## GIVEN MATERIAL
——
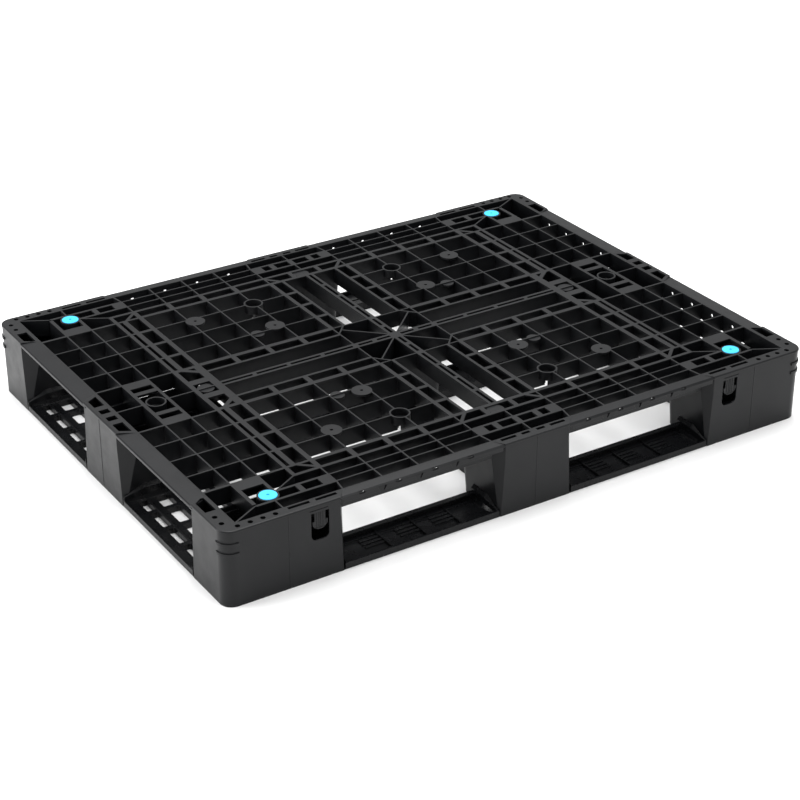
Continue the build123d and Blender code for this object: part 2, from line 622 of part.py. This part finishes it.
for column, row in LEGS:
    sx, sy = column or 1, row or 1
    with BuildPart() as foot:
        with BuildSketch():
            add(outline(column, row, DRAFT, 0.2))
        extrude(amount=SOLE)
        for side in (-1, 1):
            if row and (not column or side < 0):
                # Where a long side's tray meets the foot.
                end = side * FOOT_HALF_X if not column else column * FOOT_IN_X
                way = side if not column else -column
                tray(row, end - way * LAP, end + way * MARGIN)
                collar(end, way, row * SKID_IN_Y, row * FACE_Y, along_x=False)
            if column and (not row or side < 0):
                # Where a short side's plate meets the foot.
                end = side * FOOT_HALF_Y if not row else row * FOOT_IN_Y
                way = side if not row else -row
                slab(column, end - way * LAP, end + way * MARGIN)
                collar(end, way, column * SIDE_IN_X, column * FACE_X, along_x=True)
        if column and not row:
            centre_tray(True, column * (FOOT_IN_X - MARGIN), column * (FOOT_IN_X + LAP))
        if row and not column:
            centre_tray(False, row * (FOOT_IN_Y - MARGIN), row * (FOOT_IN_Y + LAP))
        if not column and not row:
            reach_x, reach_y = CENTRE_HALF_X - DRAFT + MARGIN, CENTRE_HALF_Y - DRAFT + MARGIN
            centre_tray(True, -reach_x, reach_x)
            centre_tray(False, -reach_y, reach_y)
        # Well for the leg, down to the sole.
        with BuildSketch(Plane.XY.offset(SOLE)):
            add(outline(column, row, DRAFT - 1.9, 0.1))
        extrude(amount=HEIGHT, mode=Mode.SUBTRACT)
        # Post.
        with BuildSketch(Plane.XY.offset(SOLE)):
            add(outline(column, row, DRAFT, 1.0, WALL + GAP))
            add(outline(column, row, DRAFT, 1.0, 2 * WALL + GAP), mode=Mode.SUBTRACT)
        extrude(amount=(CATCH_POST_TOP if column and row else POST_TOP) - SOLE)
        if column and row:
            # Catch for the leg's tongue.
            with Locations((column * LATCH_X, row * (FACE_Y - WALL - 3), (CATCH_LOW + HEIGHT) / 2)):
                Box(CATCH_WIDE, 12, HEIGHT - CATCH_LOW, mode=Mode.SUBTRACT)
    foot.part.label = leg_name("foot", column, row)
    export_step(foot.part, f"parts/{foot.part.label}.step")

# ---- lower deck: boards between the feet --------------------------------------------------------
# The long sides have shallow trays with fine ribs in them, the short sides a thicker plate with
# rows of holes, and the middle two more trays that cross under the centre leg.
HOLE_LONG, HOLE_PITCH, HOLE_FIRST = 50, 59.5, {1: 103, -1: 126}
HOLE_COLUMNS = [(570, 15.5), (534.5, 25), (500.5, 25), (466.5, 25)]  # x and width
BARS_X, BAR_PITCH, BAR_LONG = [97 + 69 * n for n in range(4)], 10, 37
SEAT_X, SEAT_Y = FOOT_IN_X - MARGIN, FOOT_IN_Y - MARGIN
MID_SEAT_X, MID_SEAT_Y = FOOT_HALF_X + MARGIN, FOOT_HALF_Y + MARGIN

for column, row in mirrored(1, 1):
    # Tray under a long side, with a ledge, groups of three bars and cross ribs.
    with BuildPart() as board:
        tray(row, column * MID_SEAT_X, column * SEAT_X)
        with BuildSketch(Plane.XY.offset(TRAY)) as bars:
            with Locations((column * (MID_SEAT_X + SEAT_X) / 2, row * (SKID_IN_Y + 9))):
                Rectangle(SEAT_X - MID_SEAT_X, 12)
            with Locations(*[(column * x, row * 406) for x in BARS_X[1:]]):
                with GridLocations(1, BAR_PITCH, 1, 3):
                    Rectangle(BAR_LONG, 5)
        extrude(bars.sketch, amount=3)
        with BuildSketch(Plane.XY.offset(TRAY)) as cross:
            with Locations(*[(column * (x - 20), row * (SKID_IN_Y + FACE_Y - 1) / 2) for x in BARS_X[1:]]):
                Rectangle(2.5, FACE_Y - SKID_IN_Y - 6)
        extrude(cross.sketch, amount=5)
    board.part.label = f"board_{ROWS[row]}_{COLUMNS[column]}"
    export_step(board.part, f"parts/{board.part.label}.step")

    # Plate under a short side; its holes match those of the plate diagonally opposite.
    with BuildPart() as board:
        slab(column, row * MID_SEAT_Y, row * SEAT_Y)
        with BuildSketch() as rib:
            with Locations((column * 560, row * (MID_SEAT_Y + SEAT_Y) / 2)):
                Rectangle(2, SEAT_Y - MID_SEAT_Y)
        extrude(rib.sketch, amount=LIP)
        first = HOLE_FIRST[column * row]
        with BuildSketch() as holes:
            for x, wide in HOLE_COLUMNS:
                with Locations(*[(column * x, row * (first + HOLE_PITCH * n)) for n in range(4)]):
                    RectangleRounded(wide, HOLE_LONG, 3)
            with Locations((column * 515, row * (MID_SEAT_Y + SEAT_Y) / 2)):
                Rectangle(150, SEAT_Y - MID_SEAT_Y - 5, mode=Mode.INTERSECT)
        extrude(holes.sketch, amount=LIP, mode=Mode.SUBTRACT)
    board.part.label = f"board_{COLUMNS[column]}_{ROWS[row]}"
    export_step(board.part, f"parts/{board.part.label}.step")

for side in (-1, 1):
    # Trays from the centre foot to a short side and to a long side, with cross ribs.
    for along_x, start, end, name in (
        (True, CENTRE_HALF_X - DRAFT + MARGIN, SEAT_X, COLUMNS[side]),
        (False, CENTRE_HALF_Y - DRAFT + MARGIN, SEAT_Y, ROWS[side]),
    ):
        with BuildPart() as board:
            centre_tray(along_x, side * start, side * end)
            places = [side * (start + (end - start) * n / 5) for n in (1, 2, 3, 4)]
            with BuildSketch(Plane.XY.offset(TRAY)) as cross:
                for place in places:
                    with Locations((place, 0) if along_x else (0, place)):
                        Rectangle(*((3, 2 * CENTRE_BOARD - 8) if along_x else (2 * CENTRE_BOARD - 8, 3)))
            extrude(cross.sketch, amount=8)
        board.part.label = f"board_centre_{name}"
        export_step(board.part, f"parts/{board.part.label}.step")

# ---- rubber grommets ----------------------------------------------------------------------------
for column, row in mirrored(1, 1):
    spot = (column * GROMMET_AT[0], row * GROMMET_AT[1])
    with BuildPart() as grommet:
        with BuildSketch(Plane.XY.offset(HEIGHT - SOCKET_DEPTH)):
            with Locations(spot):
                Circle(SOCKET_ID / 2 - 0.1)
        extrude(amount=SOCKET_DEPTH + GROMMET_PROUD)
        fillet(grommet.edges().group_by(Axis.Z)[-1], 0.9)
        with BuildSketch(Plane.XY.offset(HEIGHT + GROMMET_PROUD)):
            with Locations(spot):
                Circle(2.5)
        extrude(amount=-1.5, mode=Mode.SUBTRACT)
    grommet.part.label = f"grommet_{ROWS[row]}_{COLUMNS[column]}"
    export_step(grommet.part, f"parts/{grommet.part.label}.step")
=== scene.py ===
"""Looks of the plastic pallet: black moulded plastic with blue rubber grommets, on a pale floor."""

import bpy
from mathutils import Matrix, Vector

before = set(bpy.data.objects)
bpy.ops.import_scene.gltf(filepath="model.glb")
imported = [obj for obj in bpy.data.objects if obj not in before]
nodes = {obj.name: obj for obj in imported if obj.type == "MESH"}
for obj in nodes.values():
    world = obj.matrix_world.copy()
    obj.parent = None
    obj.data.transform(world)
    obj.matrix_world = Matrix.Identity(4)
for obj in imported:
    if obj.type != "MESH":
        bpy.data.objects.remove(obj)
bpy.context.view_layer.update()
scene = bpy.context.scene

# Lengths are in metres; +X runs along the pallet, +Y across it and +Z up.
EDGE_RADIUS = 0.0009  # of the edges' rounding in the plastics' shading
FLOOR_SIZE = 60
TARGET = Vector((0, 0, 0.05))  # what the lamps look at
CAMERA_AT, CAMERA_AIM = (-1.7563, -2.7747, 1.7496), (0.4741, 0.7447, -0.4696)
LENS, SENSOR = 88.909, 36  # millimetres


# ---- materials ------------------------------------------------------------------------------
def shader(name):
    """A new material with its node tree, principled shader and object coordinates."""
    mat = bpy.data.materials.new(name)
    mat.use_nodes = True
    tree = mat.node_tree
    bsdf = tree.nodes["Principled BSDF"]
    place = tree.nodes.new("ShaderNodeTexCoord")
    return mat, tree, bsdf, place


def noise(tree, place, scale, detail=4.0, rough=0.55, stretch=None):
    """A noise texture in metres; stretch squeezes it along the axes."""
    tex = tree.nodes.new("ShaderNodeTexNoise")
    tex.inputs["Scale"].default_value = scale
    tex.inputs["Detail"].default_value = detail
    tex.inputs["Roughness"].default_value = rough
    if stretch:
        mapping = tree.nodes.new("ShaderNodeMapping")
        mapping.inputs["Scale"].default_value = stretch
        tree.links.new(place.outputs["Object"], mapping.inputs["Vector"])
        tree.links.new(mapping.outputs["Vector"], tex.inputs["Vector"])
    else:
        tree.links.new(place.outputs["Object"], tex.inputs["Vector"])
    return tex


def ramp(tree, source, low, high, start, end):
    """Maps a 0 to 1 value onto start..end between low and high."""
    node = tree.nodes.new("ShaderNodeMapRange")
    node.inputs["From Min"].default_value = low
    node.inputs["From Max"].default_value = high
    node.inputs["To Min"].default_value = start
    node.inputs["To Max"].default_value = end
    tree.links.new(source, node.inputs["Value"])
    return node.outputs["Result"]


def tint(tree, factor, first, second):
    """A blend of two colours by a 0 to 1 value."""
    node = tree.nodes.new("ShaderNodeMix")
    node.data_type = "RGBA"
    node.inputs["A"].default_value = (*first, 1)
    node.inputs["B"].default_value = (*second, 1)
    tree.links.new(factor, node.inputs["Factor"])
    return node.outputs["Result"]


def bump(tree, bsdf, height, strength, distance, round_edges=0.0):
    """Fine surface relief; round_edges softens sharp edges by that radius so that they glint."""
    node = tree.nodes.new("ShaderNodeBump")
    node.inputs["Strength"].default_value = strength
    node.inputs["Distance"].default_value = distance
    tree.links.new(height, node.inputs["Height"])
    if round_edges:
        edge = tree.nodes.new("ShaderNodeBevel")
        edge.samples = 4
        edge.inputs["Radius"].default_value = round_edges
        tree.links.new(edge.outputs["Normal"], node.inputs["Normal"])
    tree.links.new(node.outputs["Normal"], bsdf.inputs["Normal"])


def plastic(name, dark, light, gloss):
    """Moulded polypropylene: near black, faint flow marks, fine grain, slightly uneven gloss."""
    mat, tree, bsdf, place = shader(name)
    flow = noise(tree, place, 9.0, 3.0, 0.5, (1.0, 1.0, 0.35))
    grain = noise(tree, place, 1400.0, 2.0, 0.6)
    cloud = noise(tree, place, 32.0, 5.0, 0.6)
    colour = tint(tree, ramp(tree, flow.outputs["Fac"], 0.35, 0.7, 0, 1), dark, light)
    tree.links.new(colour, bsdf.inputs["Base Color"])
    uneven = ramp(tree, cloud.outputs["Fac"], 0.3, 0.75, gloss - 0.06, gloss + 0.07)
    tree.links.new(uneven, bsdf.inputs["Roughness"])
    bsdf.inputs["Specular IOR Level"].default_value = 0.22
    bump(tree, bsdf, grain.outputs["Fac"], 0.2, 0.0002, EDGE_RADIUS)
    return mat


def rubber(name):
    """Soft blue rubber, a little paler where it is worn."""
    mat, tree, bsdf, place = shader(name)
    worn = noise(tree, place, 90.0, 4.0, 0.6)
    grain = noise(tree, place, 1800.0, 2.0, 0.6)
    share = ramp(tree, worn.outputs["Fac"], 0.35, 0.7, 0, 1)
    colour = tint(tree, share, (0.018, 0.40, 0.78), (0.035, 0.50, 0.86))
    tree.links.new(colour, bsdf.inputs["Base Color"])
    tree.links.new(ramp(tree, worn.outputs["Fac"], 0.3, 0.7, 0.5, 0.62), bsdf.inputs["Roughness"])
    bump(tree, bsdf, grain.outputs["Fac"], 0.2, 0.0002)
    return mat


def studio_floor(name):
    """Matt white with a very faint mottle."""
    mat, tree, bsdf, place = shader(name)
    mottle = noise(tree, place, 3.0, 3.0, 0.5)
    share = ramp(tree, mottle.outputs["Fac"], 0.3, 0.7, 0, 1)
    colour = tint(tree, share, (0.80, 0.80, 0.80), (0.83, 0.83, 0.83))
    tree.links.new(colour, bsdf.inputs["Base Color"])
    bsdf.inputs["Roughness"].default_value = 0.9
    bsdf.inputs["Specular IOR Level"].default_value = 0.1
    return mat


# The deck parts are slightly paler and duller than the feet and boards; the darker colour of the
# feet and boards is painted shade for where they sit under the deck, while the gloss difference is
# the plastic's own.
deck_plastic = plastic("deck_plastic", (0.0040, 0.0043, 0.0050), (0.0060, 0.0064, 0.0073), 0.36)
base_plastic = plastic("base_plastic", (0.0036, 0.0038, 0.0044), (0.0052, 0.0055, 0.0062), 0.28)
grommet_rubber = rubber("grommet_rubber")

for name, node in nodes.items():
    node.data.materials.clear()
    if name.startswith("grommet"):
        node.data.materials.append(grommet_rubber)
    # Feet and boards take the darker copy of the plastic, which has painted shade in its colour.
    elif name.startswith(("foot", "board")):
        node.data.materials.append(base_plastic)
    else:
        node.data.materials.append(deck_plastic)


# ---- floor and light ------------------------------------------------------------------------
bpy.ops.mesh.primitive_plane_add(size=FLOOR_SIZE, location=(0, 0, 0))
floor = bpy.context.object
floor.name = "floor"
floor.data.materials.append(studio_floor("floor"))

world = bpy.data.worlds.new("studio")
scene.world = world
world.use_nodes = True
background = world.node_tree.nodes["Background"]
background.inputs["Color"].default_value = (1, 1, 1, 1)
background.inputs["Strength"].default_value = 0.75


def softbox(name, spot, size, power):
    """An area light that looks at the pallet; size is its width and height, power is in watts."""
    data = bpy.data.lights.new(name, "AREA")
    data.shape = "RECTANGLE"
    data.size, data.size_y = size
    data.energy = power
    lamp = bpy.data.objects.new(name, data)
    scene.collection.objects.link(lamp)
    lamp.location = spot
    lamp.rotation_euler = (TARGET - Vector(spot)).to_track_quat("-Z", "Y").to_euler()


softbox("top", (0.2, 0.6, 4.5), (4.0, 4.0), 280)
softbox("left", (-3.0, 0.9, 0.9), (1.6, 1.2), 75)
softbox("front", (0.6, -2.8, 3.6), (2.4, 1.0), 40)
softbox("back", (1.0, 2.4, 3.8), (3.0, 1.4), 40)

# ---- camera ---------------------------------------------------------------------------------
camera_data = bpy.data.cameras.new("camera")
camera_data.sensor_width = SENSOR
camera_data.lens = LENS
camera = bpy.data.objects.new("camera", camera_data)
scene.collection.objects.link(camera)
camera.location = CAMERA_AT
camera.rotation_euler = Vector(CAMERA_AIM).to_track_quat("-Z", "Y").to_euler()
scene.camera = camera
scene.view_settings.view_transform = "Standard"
——
## TO BE DONE
Give again, word for word, only the lines running from the line with "# ---- rubber" through the line with "bpy.data.objects.remove(obj)"; include both of those lines.

## EXERCISE RESULT
# ---- rubber grommets ----------------------------------------------------------------------------
for column, row in mirrored(1, 1):
    spot = (column * GROMMET_AT[0], row * GROMMET_AT[1])
    with BuildPart() as grommet:
        with BuildSketch(Plane.XY.offset(HEIGHT - SOCKET_DEPTH)):
            with Locations(spot):
                Circle(SOCKET_ID / 2 - 0.1)
        extrude(amount=SOCKET_DEPTH + GROMMET_PROUD)
        fillet(grommet.edges().group_by(Axis.Z)[-1], 0.9)
        with BuildSketch(Plane.XY.offset(HEIGHT + GROMMET_PROUD)):
            with Locations(spot):
                Circle(2.5)
        extrude(amount=-1.5, mode=Mode.SUBTRACT)
    grommet.part.label = f"grommet_{ROWS[row]}_{COLUMNS[column]}"
    export_step(grommet.part, f"parts/{grommet.part.label}.step")
=== scene.py ===
"""Looks of the plastic pallet: black moulded plastic with blue rubber grommets, on a pale floor."""

import bpy
from mathutils import Matrix, Vector

before = set(bpy.data.objects)
bpy.ops.import_scene.gltf(filepath="model.glb")
imported = [obj for obj in bpy.data.objects if obj not in before]
nodes = {obj.name: obj for obj in imported if obj.type == "MESH"}
for obj in nodes.values():
    world = obj.matrix_world.copy()
    obj.parent = None
    obj.data.transform(world)
    obj.matrix_world = Matrix.Identity(4)
for obj in imported:
    if obj.type != "MESH":
        bpy.data.objects.remove(obj)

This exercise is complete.